Serge Gainsbourg fait disparaître cette organisation plus rare pour transformer le poème en trois strophes de quatre vers (quatrains). On imagine facilement que cette organisation a été dictée par la carrure musicale. La carrure est la façon d’organiser les mesures où se développent les phrases de la mélodie, et la carrure (dans la musique populaire) a horreur de l’impair ! Cinq vers posent donc spontanément un problème à qui veut mettre en musique un poème dont chaque phrase mélodique correspond à un vers. Il y en a un de trop dans chaque strophe ! Gainsbourg supprime donc allègrement le dernier vers de la première strophe, Soyez la fenêtre et moi le volet. Hormis la raison pratique (transformer en quatrain la strophe de cinq vers), on peut aussi imaginer que Gainsbourg avait plus de difficulté à chanter cette histoire de fenêtre et de volet dans une chanson de variété. Dans la seconde strophe, il supprime le premier vers (qui est donc aussi le quatrième), Nous réglerons tout ça dans notre réduit. Là encore, gageons que ce « réduit » avait du mal à trouver sa place dans une chanson de variété de l’époque. Ce vers supprimé est remplacé par le dernier de la strophe d’Hugo, Tu feras le jour, je ferai la nuit, qui correspond davantage au vocabulaire habituel des chansons et qui sera repris à la fin de la strophe.
On peut trouver la chanson au demeurant très réussie, mais qu’en aurait pensé Victor Hugo à qui on prête cette exclamation : « Défense de déposer de la musique au pied de mes vers ! » ? Aurait-il, magnanime comme Aragon, pensé que Gainsbourg était un excellent critique qui avait gardé le meilleur de son poème ou aurait-il été chagriné par le sabotage de la forme initiale de La chanson de Maglia ?

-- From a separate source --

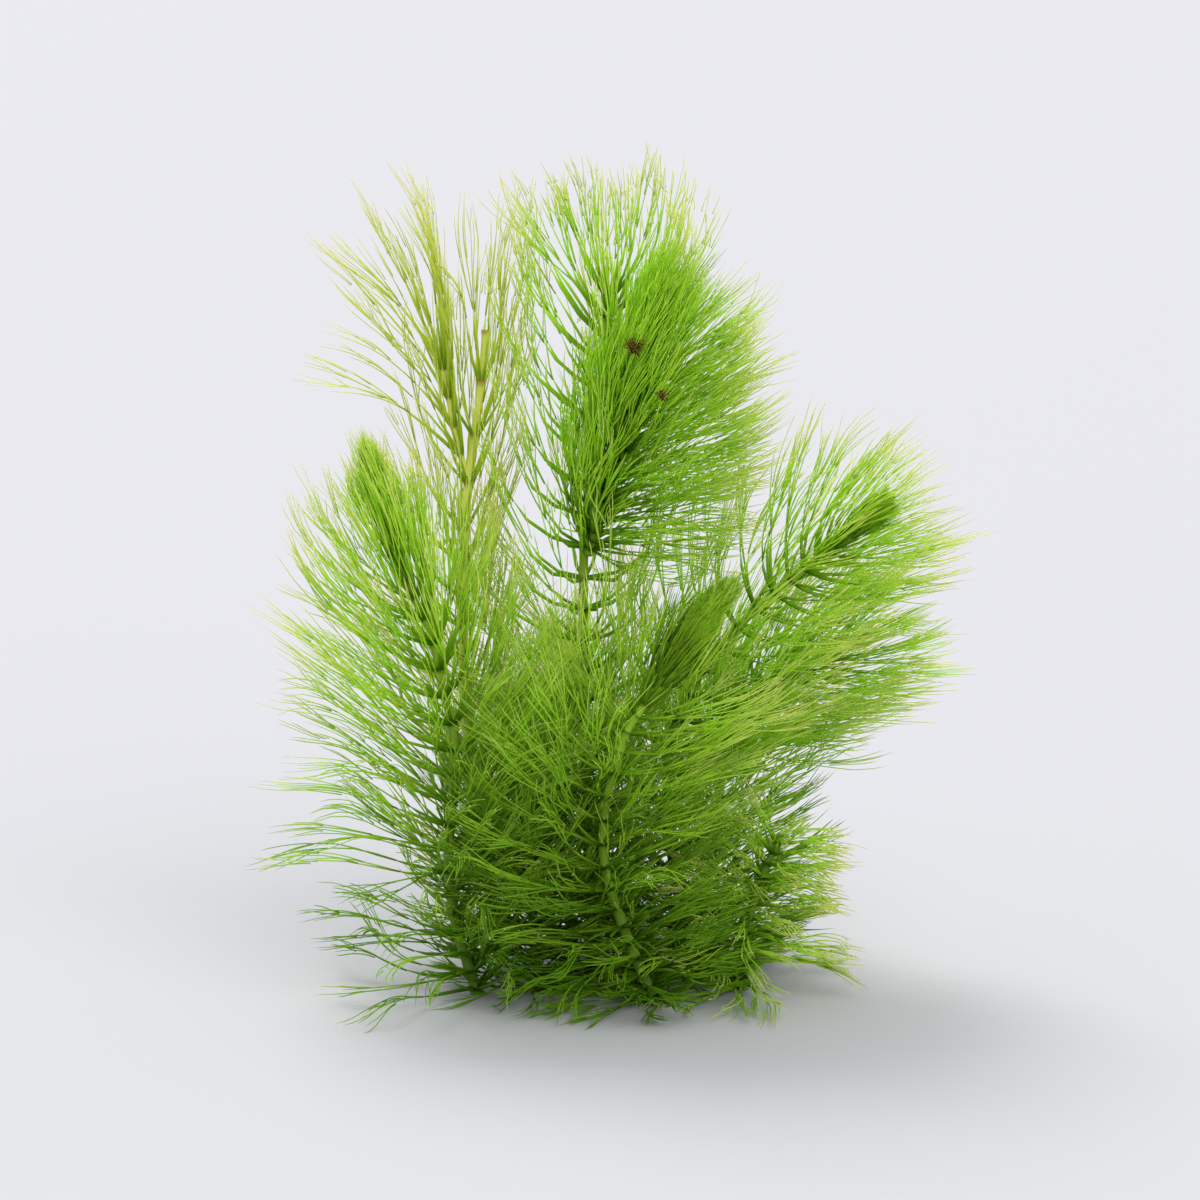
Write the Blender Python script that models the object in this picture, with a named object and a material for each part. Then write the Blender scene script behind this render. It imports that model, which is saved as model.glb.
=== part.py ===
"""Hornwort (Ceratophyllum demersum): a clump of twelve shoots, cut off level where it grew out of the ground.

Each shoot is one bare stem that carries whorls of leaves, each whorl on its own node ring round the stem.
Lengths below are in millimetres, and MM turns them into Blender's metres. +X is the clump's right as seen
from the front, +Y is its back and +Z is up. The origin is the foot of the tallest stem, on the ground.
"""

import itertools
import math

import bmesh
import bpy
import numpy as np
from mathutils import Matrix, Vector

MM = 0.001

# Clearances
SEAT_GAP = 0.3  # node ring to stem, and a side shoot's end to the stem it grows from
LEAF_GAP = 0.35  # between any two leaves, and between a leaf and another shoot's stem

# Stems
STEM_STEP = 9.0  # length of each straight run of a stem
FOOT_RISE = 3.0  # the lowest run is upright, so that the cut is level
STEM_SIDES_EACH = 1  # bevel resolution 1 gives a six-sided stem

# Node rings
RING_WALL = 0.55
RING_HEIGHT = 1.1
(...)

Peut-on tout se permettre avec une œuvre classique au prétexte d’en faire une chanson ? Pourquoi pas ? « On peut violer l’histoire à condition de lui faire de beaux enfants », disait Alexandre Dumas. On peut sans doute de la même manière « violer » la poésie à la condition de lui faire de belles chansons !
Pierre Delorme
La chanson de Maglia (Victor Hugo)
Vous êtes bien belle et je suis bien laid.

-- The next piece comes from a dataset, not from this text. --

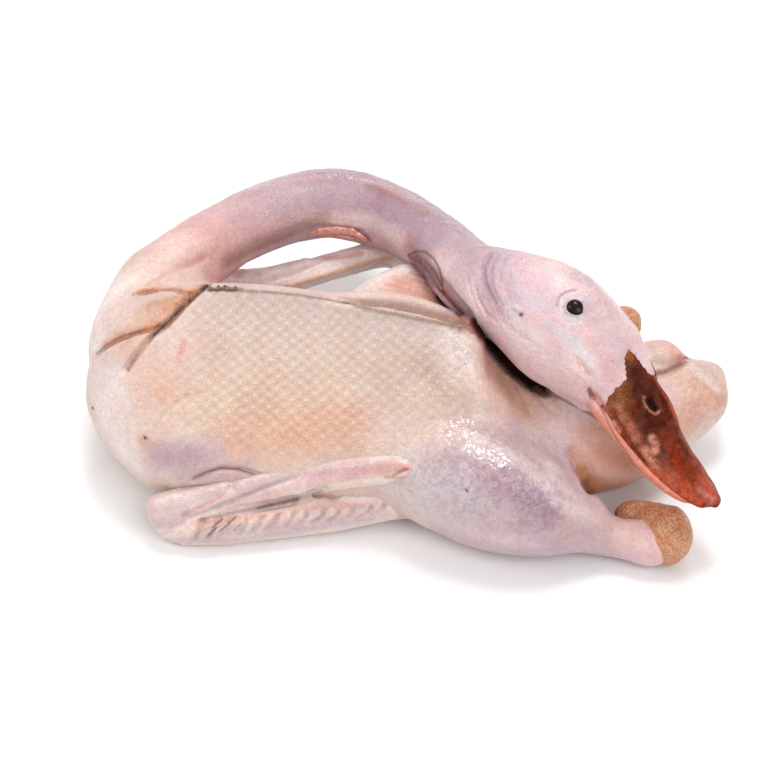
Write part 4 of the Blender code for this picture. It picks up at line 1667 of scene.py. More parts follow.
@dataclass(frozen=True)
class HornFinish:
    """Brown, mottled horn of the bill, which turns orange towards its tip.

    Attributes:
        name: the material's name.
        contrast: how strong its mottles are.
        roughness: where it shines most.
    """

    name: str
    contrast: float
    roughness: float = 0.34

    def build(self) -> bpy.types.Material:
        """Returns the material."""
        graph = Graph(self.name)
        mottle = graph.spread(graph.noise(2.2, 6.0, Roughness=0.75), 0.42, 0.66, 0.0, self.contrast)
        colour = graph.mix(mottle, graph.attribute("stain_and_painted_light"), (0.46, 0.42, 0.34, 1.0), "MULTIPLY")
        grains = graph.spread(graph.noise(0.8, 4.0, Roughness=0.7), 0.45, 0.72, 0.0, 0.8 * self.contrast)
        colour = graph.mix(grains, colour, (0.52, 0.4, 0.34, 1.0), "MULTIPLY")
        light = graph.spread(graph.noise(1.7, 6.0, Roughness=0.65), 0.55, 0.7, 0.0, 0.7 * self.contrast)
        colour = graph.mix(light, colour, (1.9, 2.0, 2.1, 1.0), "MULTIPLY")
        relief = graph.bump(graph.noise(0.9, 5.0, Roughness=0.7), 0.22)
        relief = graph.bump(graph.noise(4.0, 3.0), 0.4, relief)
        graph.shade(
            Base_Color=colour,
            Roughness=graph.spread(graph.noise(2.0, 4.0), 0.3, 0.7, self.roughness, self.roughness + 0.25),
            Subsurface_Weight=0.12,
            Subsurface_Radius=(1.0, 0.35, 0.2),
            Subsurface_Scale=0.002,
            Specular_IOR_Level=graph.spread(graph.noise(3.0, 4.0), 0.45, 0.62, 0.04, 0.2),
            Coat_Weight=0.03,
            Coat_Roughness=0.25,
            Normal=relief,
        )
        return graph.material


@dataclass(frozen=True)
class HideFinish:
    """Dry, scaly brown skin of the hocks."""

    def build(self) -> bpy.types.Material:
        """Returns the material."""
        graph = Graph("hock_hide")
        scales = graph.spread(graph.cells(0.95), 0.3, 0.8, 0.0, 0.6)
        colour = graph.mix(scales, opaque(Tone.HIDE), (0.24, 0.1, 0.045, 1.0))
        patches = graph.spread(graph.noise(4.5, 5.0), 0.4, 0.66)
        colour = graph.mix(patches, colour, (0.82, 0.62, 0.5, 1.0), "MULTIPLY")
        dark = graph.spread(graph.noise(1.2, 4.0), 0.52, 0.75, 0.0, 0.6)
        colour = graph.mix(dark, colour, (0.75, 0.6, 0.5, 1.0), "MULTIPLY")
        relief = graph.bump(graph.sum("SUBTRACT", 1.0, scales), 0.4)
        relief = graph.bump(graph.noise(0.7, 3.0), 0.15, relief)
        graph.shade(
            Base_Color=colour,
            Roughness=0.5,
            Subsurface_Weight=0.15,
            Subsurface_Radius=(1.0, 0.4, 0.2),
            Subsurface_Scale=0.002,
            Coat_Weight=0.35,
            Coat_Roughness=0.25,
            Normal=relief,
        )
        return graph.material


@dataclass(frozen=True)
class EyeFinish:
    """Wet brown iris round a black pupil, both under a clear coat."""

    def build(self) -> bpy.types.Material:
        """Returns the material."""
        graph = Graph("eye_gloss")
        flecks = graph.spread(graph.noise(0.6, 3.0), 0.35, 0.7)
        brown = graph.mix(flecks, (0.006, 0.004, 0.004, 1.0), (0.022, 0.011, 0.008, 1.0))
        graph.shade(
            Base_Color=brown,
            Roughness=0.25,
            Specular_IOR_Level=0.08,
            Coat_Weight=0.2,
            Coat_Roughness=0.05,
        )
        return graph.material


@dataclass(frozen=True)
class FleshFinish:
    """Wet raw flesh, in streaks.

    Attributes:
        name: the material's name.
        tone: the colour between the streaks.
        deep: the streaks' own colour.
    """

    name: str
    tone: Tone
    deep: Tone

    def build(self) -> bpy.types.Material:
        """Returns the material."""
        graph = Graph(self.name)
        streaks = graph.spread(graph.noise(2.2, 5.0, Distortion=0.6), 0.32, 0.7)
        relief = graph.bump(graph.noise(1.1, 4.0), 0.25)
        graph.shade(
            Base_Color=graph.mix(streaks, opaque(self.tone), opaque(self.deep)),
            Roughness=graph.spread(graph.noise(1.5, 3.0), 0.3, 0.7, 0.25, 0.5),
            Subsurface_Weight=0.25,
            Subsurface_Radius=(1.0, 0.3, 0.2),
            Subsurface_Scale=0.002,
            Coat_Weight=0.5,
            Coat_Roughness=0.15,
            Normal=relief,
        )
        return graph.material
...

A vous la splendeur de rayons baignée ;
A moi la poussière, à moi l’araignée.
Vous êtes bien belle et je suis bien laid ;
Soyez la fenêtre et moi le volet.
Nous réglerons tout dans notre réduit.
Je protégerai ta vitre qui tremble ;
Nous serons heureux, nous serons ensemble ;
Nous réglerons tout dans notre réduit ;
Tu feras le jour, je ferai la nuit.
Par Serge Gainsbourg
Vous êtes bien belle, et je suis bien laid,
A vous la splendeur de rayons baignée
A moi la poussière, à moi l’araignée
Vous êtes bien belle, et je suis bien laid,
Tu feras le jour, je ferai la nuit,
Je protégerai ta vitre qui tremble,
Nous serons heureux, nous serons ensemble,
Tu feras le jour, je ferai la nuit,
(Vous êtes bien belle, et je suis bien laid,
A vous la splendeur de rayons baignée
A moi la poussière, à moi l’araignée
Vous êtes bien belle, et je suis bien laid).